### Task prompt
Only the lines from the start of the material through the line containing "return (leg_x(side) +" are to be extracted, exactly as they appear.

####################

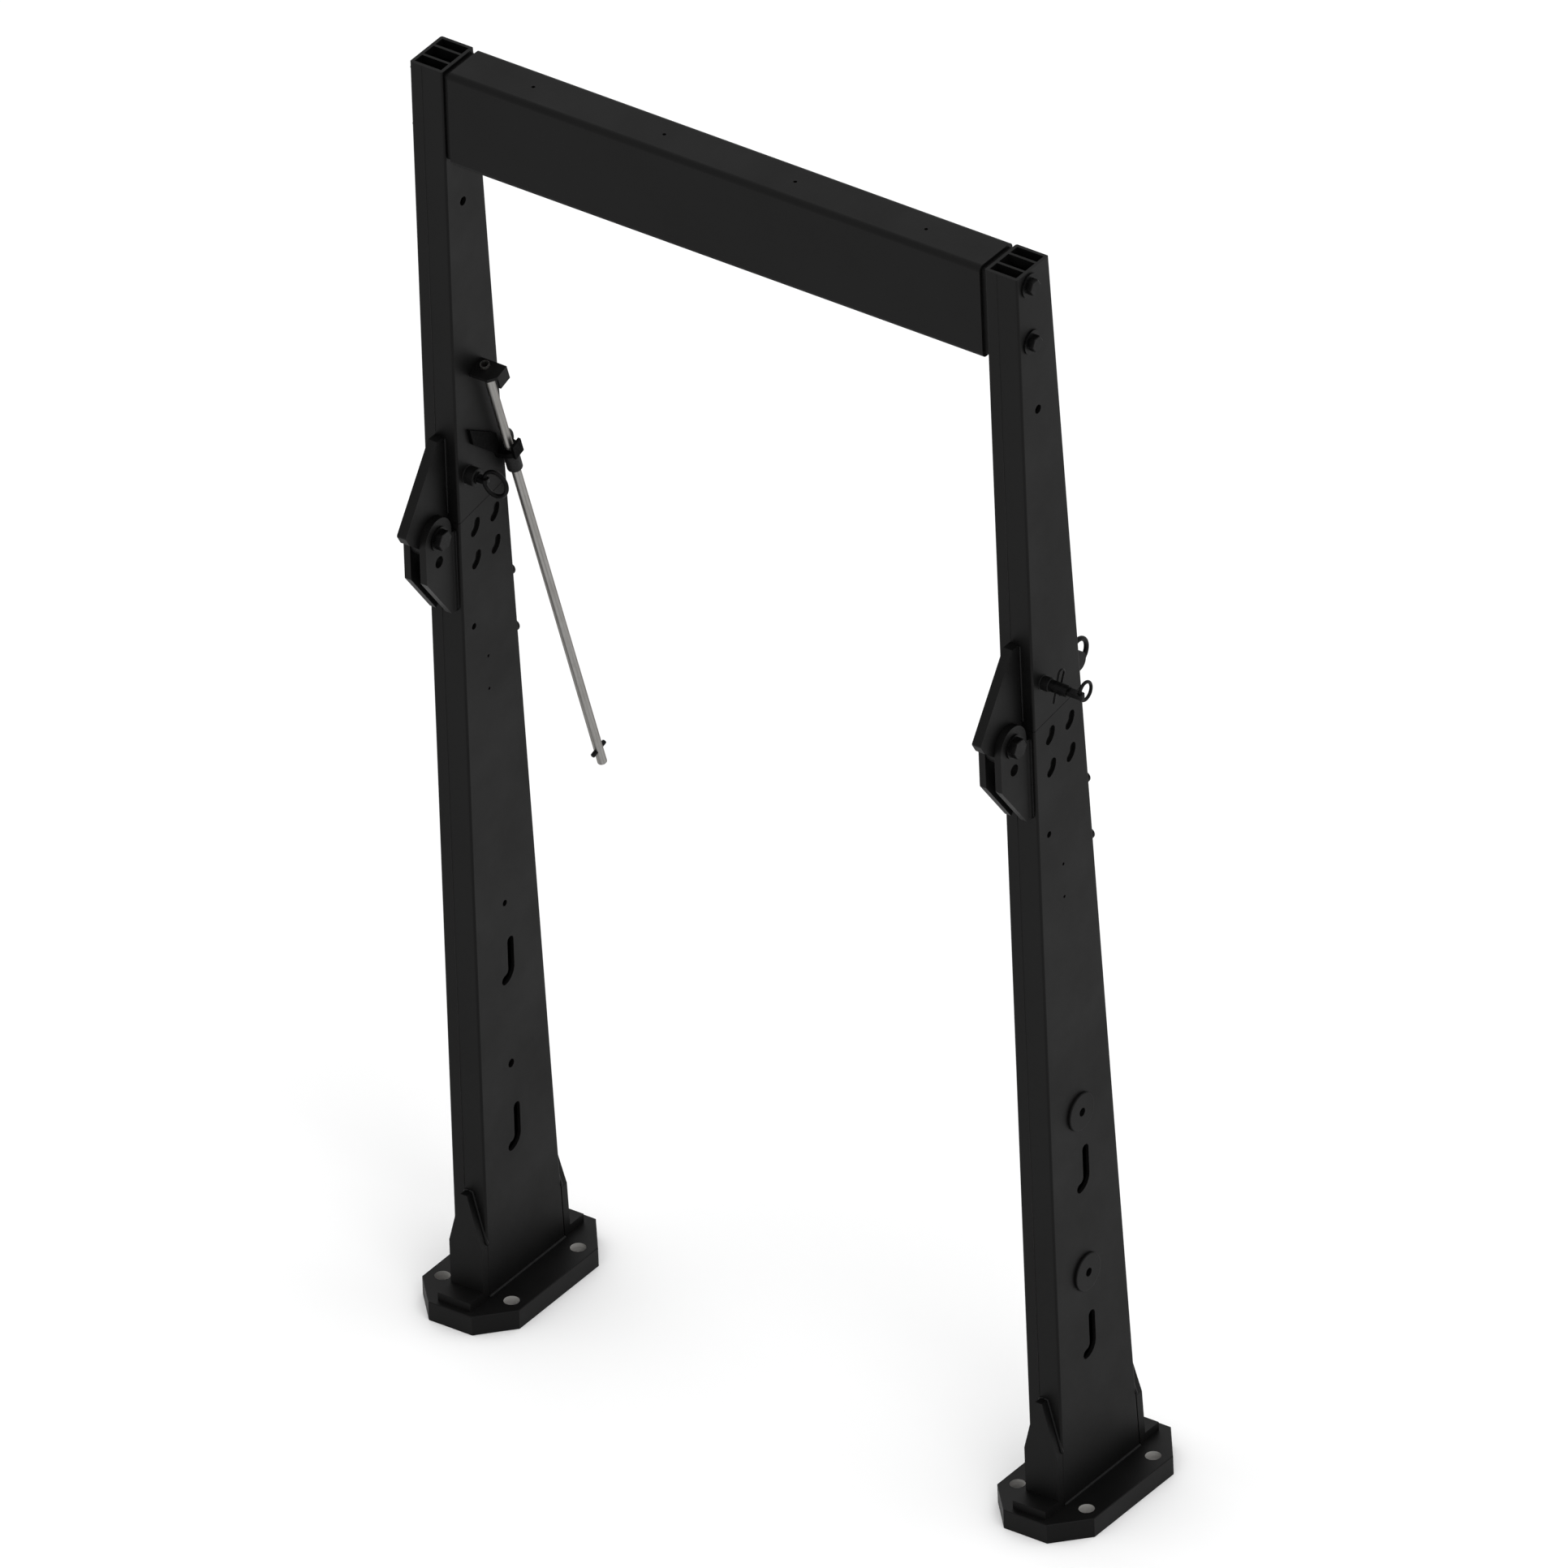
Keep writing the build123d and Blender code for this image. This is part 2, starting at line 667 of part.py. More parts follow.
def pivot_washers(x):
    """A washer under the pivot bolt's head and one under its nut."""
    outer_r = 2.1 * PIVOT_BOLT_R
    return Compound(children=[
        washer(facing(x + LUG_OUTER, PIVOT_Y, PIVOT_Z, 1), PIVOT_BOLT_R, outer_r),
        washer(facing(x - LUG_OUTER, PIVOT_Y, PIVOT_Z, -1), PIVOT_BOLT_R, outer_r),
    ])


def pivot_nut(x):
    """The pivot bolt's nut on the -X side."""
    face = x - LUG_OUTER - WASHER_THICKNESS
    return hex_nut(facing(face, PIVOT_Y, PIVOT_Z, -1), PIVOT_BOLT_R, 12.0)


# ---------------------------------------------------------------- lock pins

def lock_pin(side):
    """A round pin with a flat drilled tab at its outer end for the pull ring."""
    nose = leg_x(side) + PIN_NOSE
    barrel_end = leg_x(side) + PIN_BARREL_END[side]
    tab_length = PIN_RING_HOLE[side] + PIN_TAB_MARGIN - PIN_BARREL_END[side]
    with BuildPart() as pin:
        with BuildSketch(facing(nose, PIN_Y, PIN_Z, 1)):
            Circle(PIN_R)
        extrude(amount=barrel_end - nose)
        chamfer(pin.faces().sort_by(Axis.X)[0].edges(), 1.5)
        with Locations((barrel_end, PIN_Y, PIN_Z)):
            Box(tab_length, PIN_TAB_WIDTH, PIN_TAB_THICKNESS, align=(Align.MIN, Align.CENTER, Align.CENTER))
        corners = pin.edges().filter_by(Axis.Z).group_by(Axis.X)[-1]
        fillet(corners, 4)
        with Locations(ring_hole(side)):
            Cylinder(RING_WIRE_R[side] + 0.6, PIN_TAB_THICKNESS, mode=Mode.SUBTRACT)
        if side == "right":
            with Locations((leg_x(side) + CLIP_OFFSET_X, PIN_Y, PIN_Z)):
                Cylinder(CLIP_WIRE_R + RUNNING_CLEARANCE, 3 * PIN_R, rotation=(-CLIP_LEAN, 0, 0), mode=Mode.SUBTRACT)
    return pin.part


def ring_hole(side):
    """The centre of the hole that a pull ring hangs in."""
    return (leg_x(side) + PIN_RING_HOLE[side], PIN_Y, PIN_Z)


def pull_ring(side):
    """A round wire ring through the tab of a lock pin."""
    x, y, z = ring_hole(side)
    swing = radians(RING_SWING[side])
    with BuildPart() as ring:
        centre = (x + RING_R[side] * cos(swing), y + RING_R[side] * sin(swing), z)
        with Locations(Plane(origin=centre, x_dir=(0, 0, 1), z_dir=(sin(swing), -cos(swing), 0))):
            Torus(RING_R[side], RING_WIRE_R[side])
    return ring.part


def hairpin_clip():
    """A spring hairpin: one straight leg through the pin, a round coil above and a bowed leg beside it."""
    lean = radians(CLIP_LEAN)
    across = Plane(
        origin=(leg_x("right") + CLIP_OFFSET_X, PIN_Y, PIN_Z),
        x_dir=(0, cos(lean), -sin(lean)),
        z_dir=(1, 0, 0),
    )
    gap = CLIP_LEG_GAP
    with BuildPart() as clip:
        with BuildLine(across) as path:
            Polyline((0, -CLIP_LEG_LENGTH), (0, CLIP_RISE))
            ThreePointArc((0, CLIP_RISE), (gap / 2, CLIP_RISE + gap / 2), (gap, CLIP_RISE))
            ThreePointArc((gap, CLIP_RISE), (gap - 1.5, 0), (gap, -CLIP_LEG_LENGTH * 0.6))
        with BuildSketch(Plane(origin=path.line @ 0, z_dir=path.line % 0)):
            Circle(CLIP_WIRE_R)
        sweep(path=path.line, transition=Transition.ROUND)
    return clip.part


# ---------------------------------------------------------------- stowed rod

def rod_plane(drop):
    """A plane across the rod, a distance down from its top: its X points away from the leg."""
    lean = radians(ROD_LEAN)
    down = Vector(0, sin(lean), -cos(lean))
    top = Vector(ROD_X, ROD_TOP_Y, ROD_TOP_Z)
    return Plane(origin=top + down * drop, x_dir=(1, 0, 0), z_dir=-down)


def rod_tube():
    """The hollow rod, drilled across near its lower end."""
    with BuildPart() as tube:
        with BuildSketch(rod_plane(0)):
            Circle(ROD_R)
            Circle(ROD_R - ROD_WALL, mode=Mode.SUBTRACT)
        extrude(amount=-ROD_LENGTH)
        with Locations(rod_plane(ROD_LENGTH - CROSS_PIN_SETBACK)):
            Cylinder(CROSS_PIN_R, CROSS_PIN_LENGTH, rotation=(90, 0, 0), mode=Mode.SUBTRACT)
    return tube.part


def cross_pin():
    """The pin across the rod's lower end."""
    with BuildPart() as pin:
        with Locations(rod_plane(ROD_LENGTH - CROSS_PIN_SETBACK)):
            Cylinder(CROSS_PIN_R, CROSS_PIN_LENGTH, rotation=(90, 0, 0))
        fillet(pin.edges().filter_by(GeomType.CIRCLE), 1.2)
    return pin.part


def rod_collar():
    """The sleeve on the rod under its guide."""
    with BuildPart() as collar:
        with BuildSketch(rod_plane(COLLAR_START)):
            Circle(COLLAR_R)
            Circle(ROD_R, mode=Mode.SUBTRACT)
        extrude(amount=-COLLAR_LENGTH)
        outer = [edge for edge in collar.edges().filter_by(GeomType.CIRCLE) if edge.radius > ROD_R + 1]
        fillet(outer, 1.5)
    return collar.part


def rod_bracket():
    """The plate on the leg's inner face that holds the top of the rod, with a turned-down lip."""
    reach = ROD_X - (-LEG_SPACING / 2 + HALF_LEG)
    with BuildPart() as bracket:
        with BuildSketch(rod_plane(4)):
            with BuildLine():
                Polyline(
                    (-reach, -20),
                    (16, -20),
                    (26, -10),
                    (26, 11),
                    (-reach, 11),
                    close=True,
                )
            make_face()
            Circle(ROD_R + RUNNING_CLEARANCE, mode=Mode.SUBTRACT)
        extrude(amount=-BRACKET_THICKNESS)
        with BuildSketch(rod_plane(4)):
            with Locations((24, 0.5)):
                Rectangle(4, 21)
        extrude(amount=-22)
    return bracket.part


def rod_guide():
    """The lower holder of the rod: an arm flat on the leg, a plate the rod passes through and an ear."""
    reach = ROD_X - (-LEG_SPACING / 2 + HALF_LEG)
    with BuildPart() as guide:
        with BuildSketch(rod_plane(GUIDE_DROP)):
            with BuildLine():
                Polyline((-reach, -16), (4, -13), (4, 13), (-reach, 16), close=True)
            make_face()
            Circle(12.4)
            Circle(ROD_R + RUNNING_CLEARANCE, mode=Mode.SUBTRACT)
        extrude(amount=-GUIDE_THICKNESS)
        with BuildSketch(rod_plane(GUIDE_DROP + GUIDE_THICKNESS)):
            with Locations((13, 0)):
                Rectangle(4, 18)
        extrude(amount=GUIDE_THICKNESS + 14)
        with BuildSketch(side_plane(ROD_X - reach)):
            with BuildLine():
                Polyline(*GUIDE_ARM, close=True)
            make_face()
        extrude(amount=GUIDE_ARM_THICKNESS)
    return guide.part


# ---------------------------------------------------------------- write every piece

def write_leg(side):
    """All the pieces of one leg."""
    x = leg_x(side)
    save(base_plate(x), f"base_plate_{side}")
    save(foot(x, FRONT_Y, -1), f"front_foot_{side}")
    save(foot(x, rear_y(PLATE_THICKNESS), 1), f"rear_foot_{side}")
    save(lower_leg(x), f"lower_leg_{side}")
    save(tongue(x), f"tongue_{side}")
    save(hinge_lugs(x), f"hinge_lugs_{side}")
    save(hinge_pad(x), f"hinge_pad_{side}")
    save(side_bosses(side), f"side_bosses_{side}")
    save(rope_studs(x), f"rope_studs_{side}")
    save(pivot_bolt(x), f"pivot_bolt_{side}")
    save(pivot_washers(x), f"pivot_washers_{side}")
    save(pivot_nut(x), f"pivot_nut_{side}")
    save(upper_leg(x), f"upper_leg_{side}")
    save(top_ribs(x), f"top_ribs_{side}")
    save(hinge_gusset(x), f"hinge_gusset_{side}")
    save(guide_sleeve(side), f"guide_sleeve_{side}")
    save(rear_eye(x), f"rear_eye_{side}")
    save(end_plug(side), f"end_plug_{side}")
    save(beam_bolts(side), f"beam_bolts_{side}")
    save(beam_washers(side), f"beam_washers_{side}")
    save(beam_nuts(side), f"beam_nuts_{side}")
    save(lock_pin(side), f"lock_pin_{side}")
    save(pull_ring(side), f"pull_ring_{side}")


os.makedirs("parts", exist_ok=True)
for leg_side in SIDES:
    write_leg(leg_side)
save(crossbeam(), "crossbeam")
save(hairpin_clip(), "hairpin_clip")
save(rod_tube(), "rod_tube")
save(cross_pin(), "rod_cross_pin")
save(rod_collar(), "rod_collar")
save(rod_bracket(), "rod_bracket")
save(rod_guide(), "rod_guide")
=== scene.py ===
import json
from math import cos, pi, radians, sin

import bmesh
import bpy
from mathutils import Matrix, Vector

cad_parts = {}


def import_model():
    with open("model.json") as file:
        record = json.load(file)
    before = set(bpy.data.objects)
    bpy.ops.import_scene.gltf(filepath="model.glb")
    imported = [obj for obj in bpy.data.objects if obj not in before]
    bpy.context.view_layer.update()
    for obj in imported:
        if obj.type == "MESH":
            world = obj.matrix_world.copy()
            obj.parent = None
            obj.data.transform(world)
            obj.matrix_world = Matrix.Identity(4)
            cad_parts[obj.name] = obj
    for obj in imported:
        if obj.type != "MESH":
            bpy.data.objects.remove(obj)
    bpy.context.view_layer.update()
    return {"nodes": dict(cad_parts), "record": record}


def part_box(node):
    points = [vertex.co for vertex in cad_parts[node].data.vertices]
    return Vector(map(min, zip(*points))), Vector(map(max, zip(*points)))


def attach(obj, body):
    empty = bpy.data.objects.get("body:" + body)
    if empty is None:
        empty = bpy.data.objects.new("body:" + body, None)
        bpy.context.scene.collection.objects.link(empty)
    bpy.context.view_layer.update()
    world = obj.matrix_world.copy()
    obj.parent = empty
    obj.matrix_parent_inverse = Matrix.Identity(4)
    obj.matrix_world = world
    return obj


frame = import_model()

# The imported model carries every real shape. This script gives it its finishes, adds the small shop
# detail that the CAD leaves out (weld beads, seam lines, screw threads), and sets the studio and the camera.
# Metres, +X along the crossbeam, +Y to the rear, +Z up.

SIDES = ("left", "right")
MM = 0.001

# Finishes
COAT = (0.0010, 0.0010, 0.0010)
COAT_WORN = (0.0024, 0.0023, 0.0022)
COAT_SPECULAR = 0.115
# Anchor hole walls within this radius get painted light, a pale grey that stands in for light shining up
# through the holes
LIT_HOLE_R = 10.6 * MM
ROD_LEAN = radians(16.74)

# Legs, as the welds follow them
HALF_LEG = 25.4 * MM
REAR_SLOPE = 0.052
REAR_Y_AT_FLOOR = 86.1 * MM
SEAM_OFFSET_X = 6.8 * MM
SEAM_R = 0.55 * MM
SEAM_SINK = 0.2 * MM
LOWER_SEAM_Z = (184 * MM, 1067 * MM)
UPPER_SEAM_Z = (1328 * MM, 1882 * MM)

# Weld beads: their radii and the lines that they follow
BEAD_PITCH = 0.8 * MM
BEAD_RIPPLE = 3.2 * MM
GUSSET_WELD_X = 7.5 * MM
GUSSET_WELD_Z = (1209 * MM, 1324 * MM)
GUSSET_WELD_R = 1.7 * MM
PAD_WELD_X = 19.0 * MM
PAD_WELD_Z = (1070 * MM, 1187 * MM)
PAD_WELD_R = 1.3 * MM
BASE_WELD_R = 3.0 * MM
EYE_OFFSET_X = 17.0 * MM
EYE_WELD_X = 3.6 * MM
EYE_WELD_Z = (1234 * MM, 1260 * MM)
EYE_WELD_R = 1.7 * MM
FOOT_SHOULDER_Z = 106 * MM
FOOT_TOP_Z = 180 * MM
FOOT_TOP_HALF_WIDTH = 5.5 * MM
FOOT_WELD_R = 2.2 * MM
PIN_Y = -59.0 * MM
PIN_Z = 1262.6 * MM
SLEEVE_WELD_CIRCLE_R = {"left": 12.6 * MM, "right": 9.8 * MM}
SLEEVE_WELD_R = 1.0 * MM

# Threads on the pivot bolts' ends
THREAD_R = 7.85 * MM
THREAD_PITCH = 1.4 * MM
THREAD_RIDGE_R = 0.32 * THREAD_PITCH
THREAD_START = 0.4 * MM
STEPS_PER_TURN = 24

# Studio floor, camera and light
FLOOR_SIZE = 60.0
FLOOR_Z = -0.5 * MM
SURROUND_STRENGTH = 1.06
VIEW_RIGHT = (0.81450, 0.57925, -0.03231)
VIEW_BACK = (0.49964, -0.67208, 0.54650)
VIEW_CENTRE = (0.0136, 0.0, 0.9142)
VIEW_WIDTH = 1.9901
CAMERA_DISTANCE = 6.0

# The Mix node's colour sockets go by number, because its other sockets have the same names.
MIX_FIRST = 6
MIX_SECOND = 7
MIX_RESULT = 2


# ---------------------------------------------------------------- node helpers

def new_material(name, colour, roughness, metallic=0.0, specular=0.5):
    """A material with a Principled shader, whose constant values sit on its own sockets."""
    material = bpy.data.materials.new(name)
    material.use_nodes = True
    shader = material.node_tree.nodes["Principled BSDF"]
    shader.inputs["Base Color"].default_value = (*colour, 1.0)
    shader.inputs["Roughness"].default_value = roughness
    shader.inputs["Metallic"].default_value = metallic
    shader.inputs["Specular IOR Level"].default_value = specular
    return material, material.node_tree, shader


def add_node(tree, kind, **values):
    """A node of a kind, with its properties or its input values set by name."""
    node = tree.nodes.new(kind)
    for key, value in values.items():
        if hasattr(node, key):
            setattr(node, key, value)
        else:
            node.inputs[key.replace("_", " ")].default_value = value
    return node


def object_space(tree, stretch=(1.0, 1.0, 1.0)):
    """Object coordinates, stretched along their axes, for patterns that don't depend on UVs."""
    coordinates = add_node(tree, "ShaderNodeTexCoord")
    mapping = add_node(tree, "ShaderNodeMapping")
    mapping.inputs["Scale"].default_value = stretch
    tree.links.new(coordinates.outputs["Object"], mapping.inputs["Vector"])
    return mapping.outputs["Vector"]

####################

### Worked answer
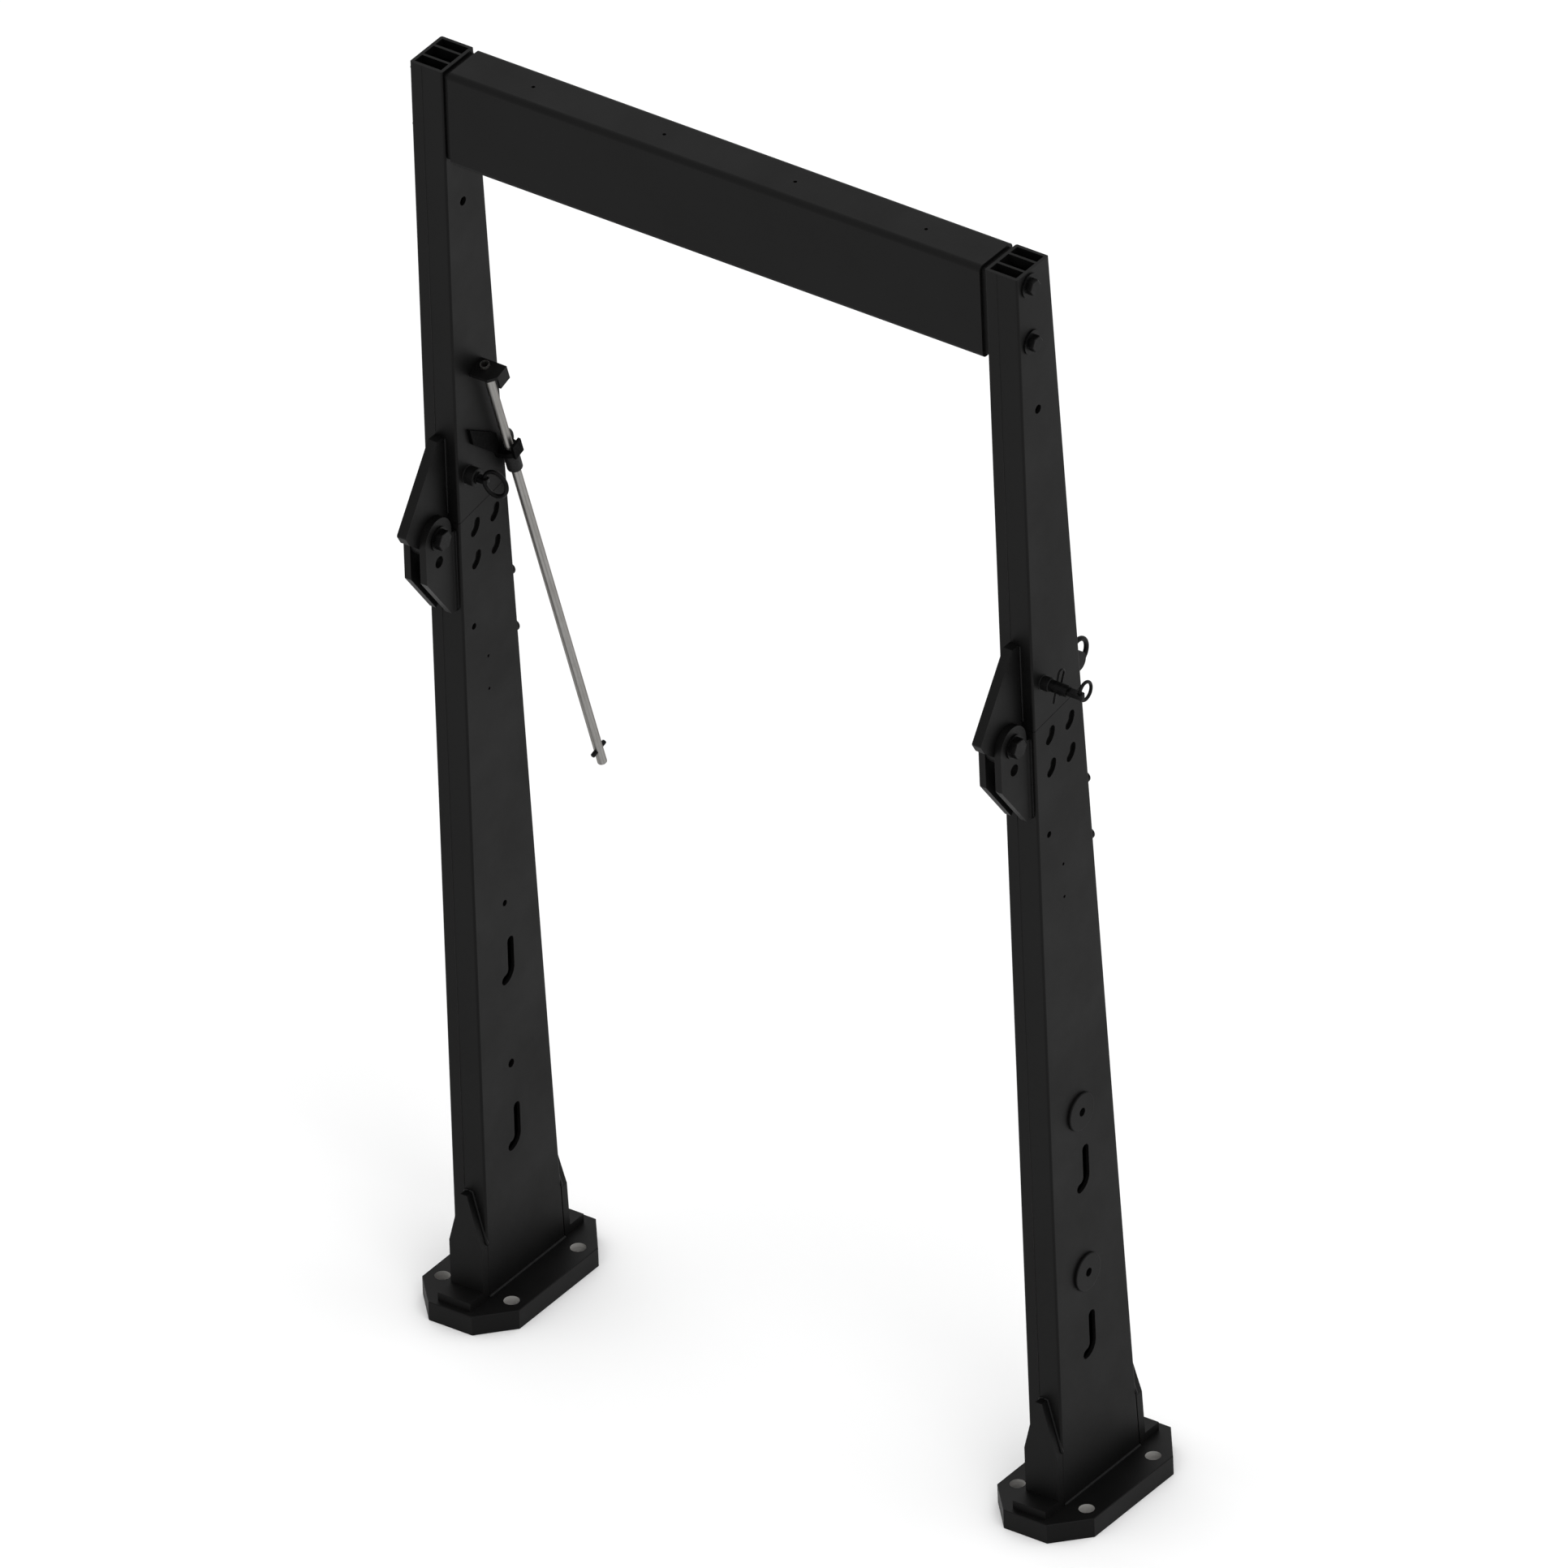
Keep writing the build123d and Blender code for this image. This is part 2, starting at line 667 of part.py. More parts follow.
def pivot_washers(x):
    """A washer under the pivot bolt's head and one under its nut."""
    outer_r = 2.1 * PIVOT_BOLT_R
    return Compound(children=[
        washer(facing(x + LUG_OUTER, PIVOT_Y, PIVOT_Z, 1), PIVOT_BOLT_R, outer_r),
        washer(facing(x - LUG_OUTER, PIVOT_Y, PIVOT_Z, -1), PIVOT_BOLT_R, outer_r),
    ])


def pivot_nut(x):
    """The pivot bolt's nut on the -X side."""
    face = x - LUG_OUTER - WASHER_THICKNESS
    return hex_nut(facing(face, PIVOT_Y, PIVOT_Z, -1), PIVOT_BOLT_R, 12.0)


# ---------------------------------------------------------------- lock pins

def lock_pin(side):
    """A round pin with a flat drilled tab at its outer end for the pull ring."""
    nose = leg_x(side) + PIN_NOSE
    barrel_end = leg_x(side) + PIN_BARREL_END[side]
    tab_length = PIN_RING_HOLE[side] + PIN_TAB_MARGIN - PIN_BARREL_END[side]
    with BuildPart() as pin:
        with BuildSketch(facing(nose, PIN_Y, PIN_Z, 1)):
            Circle(PIN_R)
        extrude(amount=barrel_end - nose)
        chamfer(pin.faces().sort_by(Axis.X)[0].edges(), 1.5)
        with Locations((barrel_end, PIN_Y, PIN_Z)):
            Box(tab_length, PIN_TAB_WIDTH, PIN_TAB_THICKNESS, align=(Align.MIN, Align.CENTER, Align.CENTER))
        corners = pin.edges().filter_by(Axis.Z).group_by(Axis.X)[-1]
        fillet(corners, 4)
        with Locations(ring_hole(side)):
            Cylinder(RING_WIRE_R[side] + 0.6, PIN_TAB_THICKNESS, mode=Mode.SUBTRACT)
        if side == "right":
            with Locations((leg_x(side) + CLIP_OFFSET_X, PIN_Y, PIN_Z)):
                Cylinder(CLIP_WIRE_R + RUNNING_CLEARANCE, 3 * PIN_R, rotation=(-CLIP_LEAN, 0, 0), mode=Mode.SUBTRACT)
    return pin.part


def ring_hole(side):
    """The centre of the hole that a pull ring hangs in."""
    return (leg_x(side) + PIN_RING_HOLE[side], PIN_Y, PIN_Z)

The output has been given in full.